Las dos primeras páginas de Diario de una soledad -su primera entrada- son un ejercicio prodigioso de autoanálisis, un retrato psicológico certero de las inquietudes que el libro desarrollará más tarde. Escribe May Sarton: “Vivo sola, tal vez sin otro motivo que afirmarme como criatura imposible, distinguida por un temperamento que nunca he aprendido a manejar como es debido. Mi necesidad de estar a solas siempre está en contrapunto con el miedo a todo aquello que sucederá si, de repente, no puedo encontrar apoyo alguno”.

Hay una dualidad enfrentada en esa afirmación. Hay dolor en estas páginas y remansos de paz y serenidad. En sus primeras anotaciones, la escritora habla del estado depresivo que atraviesa y de cómo solo la visión de la naturaleza le consuela. Luego se refiere a sus tareas domésticas, a sus quehaceres literarios, al espíritu solidario que le lleva a ayudar a los demás. El contacto con los otros contribuye a que su ánimo mejore y a que la soledad -elegida voluntariamente- se convierta en un espacio propicio para la creación y la exploración interior.

Llevo el diario de May Sarton a todas partes conmigo. Me siento en una terraza frente al mar. Sigo leyendo y asimilando un testimonio que me resulta familiar y aleccionador. En cierto momento de su relato, ella confiesa que está enamorada y que pasa los fines de semana con su amante. Y recuerda una cita de François Mauriac: “La experiencia de la felicidad es la más peligrosa, pues toda felicidad posible aumenta nuestra sed y la voz del amor hace resonar el vacío”. Más tarde consigna los viajes que hace por el país ofreciendo conferencias y promocionando sus novelas. Mucho más tarde -hacia el final del libro- revela el deterioro de la relación y la ruptura con la mujer a la que ama.

 

Diario de una soledad, además de constituir un diálogo fecundo de Sarton consigo misma, inserta en sus páginas fragmentos de poemas, citas de otros autores y retazos de las misivas que la escritora recibe y escribe. Todo ello le sirve para bucear en su mundo interior y registrar el estado del mundo exterior: el fulgor de los amaneceres y los atardeceres, el cambio que provoca en la naturaleza el fluir de las estaciones. Pero también para indagar en el sentido de las relaciones humanas, para suscribir su compromiso por la independencia de la mujer en un país puritano y machista. Y, sobre todo, para exaltar el valor de la amistad, algo que hace nuestra soledad más soportable.

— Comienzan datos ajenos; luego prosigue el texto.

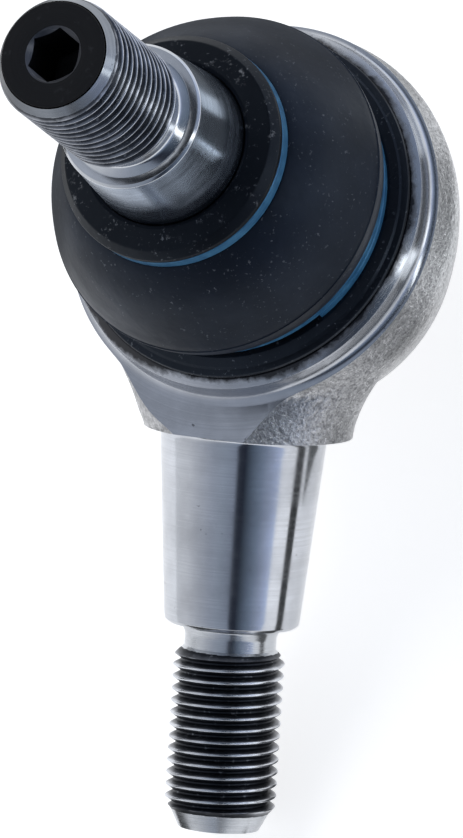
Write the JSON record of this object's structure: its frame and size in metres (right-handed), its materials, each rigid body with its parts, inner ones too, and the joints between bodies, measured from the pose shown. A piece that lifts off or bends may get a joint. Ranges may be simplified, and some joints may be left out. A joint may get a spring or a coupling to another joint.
{
  "type": "suspension ball joint",
  "caption": "Booted ball joint: a ball stud with taper and thread swivels in a forged housing that has its own taper shank and thread.",
  "frame": {"origin": "the ball's centre, where both joint axes and the shank's axis cross", "axes": "+Z along the ball stud towards its thread, the shank in the XZ plane towards +X and leaning 22 degrees down"},
  "size_m": [0.0976, 0.05, 0.0999],
  "materials": {
    "forged_steel": "shot-blasted forging, turned bright on the rim and the shank",
    "turned_steel": "ground taper, rolled thread, darkened end face",
    "bearing_plastic": "moulded bearing plastic",
    "spring_steel": "hardened spring steel",
    "pressed_steel": "pressed steel, plated",
    "seal_rubber": "smooth nitrile rubber",
    "boot_rubber": "satin black rubber with pale dust",
    "blue_clamp": "blue coated strip"
  },
  "bodies": {
    "housing": {"housing": "forged_steel", "shell_upper": "bearing_plastic", "shell_lower": "bearing_plastic", "preload_spring": "spring_steel", "cover_plate": "pressed_steel", "cover_seal": "seal_rubber", "clamp_lower": "blue_clamp"},
    "boot_fold": {"boot_lower": "boot_rubber"},
    "boot_neck": {"boot_upper": "boot_rubber", "neck_insert": "pressed_steel", "clamp_upper": "blue_clamp"},
    "ball_stud": {"ball_stud": "turned_steel"}
  },
  "joints": [
    {"name": "tilt_x", "type": "hinge", "parent": "housing", "child": "boot_fold", "pos_m": [0, 0, 0], "axis": [1, 0, 0], "range_deg": [-18, 18], "deforming": ["boot_lower", "boot_upper"]},
    {"name": "tilt_y", "type": "hinge", "parent": "boot_fold", "child": "boot_neck", "pos_m": [0, 0, 0], "axis": [0, 1, 0], "range_deg": [-18, 18]},
    {"name": "stud_spin", "type": "hinge", "parent": "boot_neck", "child": "ball_stud", "pos_m": [0, 0, 0], "axis": [0, 0, 1], "continuous": true}
  ]
}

Esta noche -mi última noche aquí- he dado una vuelta por el paseo marítimo y he mirado con tristeza la algarabía de la gente: el eco de la alegría ajena, que es lo que nos separa de los otros cuando estamos solos. Hay momentos en los que nos separamos del mundo y somos extranjeros. Hay momentos en los es muy fácil caer en la desolación. Hago estas reflexiones y pienso en una frase que he leído y anotado antes: “Tengo tiempo para pensar. Tengo tiempo para ser. De ahí mi enorme responsabilidad: usar bien el tiempo en estos años que aún me quedan por delante”.

En un alarde de sabiduría y entereza, May Sarton extrae de los estados crepusculares lecciones de vida. Aunque lo fácil es lo contrario, porque la soledad es siempre un venero para la introspección: “Aquí, en Nelson, he estado cerca de suicidarme más de una vez”, confesará la autora. Uno evoca la dicha vivida y ya cancelada y puede regodearse insidiosamente en la pérdida. Uno puede consumir tercamente su presente sin percatarse de que está anulando su porvenir. “A veces, lo más valioso que podemos hacer por nuestra mente es dejarla descansar, deambular, vivir en la luz cambiante de una habitación”. 

 

 

Diario de una soledad, May Sarton, traducción Blanca Gago, Madrid, Gallo Nero Ediciones, 2021.